Compare the wording of the document heading into Downing Street – “Not support, for now, trade sanctions” – and this statement from BP: “Further economic sanctions could adversely impact our business and strategic objectives in Russia, the level of our income, production and reserves, our investment in Rosneft and our reputation.”
This is not to claim the existence of a grand conspiracy – BP is now apparently suffering from the declining rouble and the deterioration of the Russian economy. But it’s not as if the company is shy when it comes to exerting influence in Westminster – like when it admitted to successfully pressuring the government into the completion of a faltering prisoner swap with Muammar Gaddafi’s Libya in 2010: “We were aware that this could have a negative impact on UK commercial interests, including the ratification by the Libyan Government of BP’s exploration agreement,” a company statement read.

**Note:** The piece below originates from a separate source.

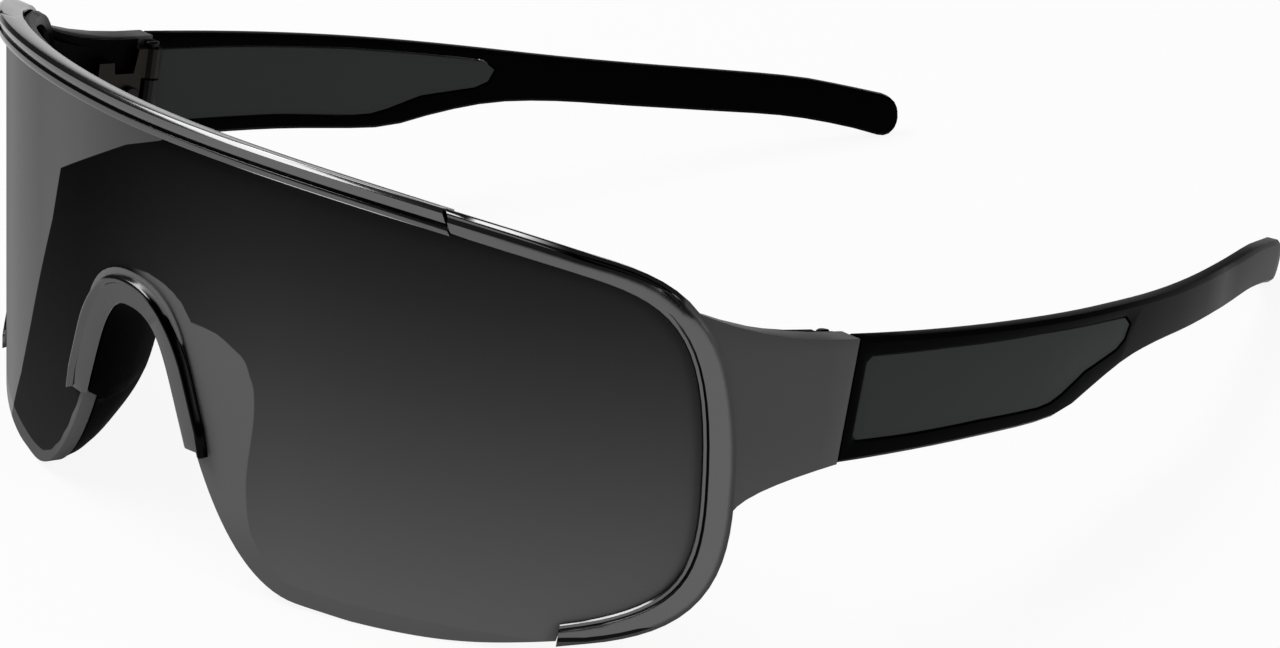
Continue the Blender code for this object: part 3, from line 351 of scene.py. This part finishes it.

If, however, profits continue to slide, it might be time to arrange a dinner with an MP to avoid falling behind everyone else.
The keys to the City
Finally, we shouldn’t forget the telling image captured in June 2013, when “two prominent Russians with connections to the Kremlin, including Vladimir Putin’s wealthy judo partner, were photographed chatting to David Cameron at the Conservative summer party, held in the City at Old Billingsgate.” Both were employed by a PR firm that advised the Russian government and donated £91,000 to the Conservative Party between 2009 and 2010. One is an honorary freeman of the City of London.
This sums up the reality that is buried beneath the media hysteria and thinly veiled war-mongering: our political class is far more interested in Russian money than they are in us or our "security."